### Work to complete
Copy each line below in which the word "three" occurs.

[Object modeling scripts]
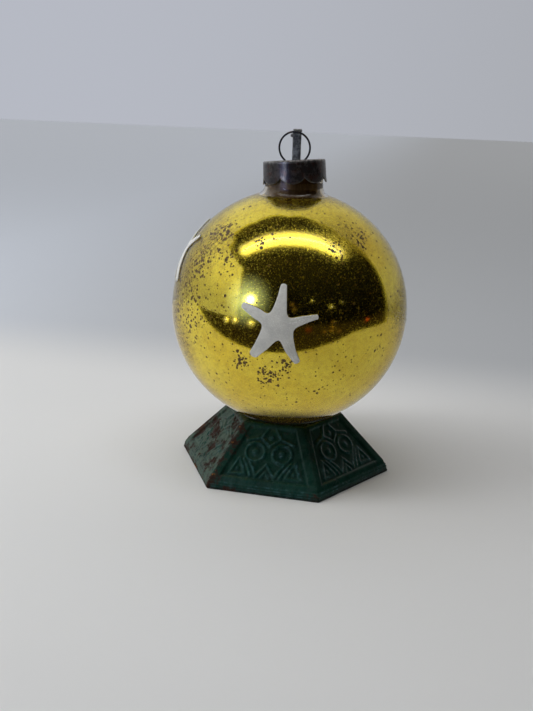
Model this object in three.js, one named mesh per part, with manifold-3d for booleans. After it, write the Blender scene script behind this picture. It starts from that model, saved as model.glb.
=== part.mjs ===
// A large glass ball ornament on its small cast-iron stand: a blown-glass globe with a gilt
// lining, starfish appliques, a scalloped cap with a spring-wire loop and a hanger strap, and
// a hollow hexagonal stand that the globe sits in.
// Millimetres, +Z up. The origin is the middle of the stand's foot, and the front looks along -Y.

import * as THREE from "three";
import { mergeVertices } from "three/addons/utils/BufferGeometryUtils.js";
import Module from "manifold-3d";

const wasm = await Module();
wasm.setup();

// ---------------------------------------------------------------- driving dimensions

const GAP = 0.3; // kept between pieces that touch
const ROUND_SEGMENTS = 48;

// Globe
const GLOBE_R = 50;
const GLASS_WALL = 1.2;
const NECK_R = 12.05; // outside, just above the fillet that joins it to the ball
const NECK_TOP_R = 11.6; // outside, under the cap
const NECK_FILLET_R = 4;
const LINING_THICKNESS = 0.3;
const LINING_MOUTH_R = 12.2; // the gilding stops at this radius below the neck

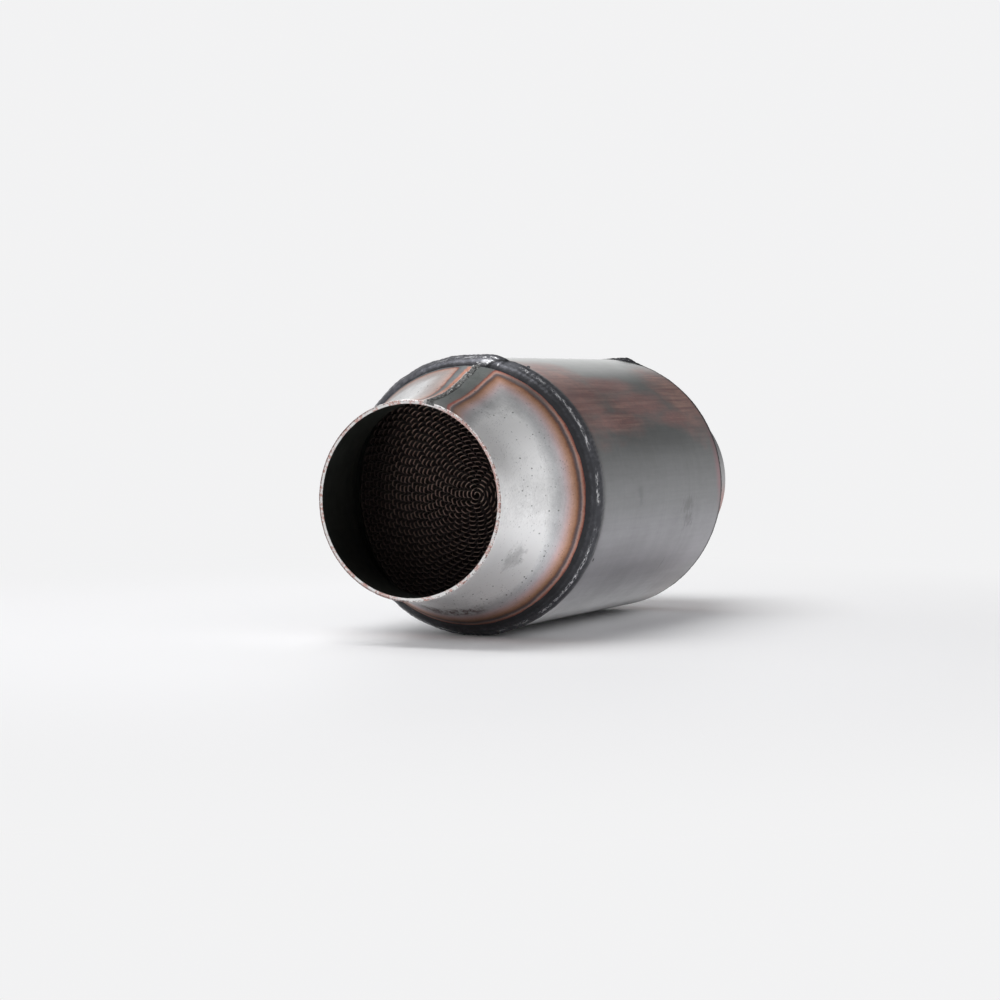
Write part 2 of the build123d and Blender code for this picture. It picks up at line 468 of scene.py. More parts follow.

### Solution below
Model this object in three.js, one named mesh per part, with manifold-3d for booleans. After it, write the Blender scene script behind this picture. It starts from that model, saved as model.glb.
import * as THREE from "three";
import { mergeVertices } from "three/addons/utils/BufferGeometryUtils.js";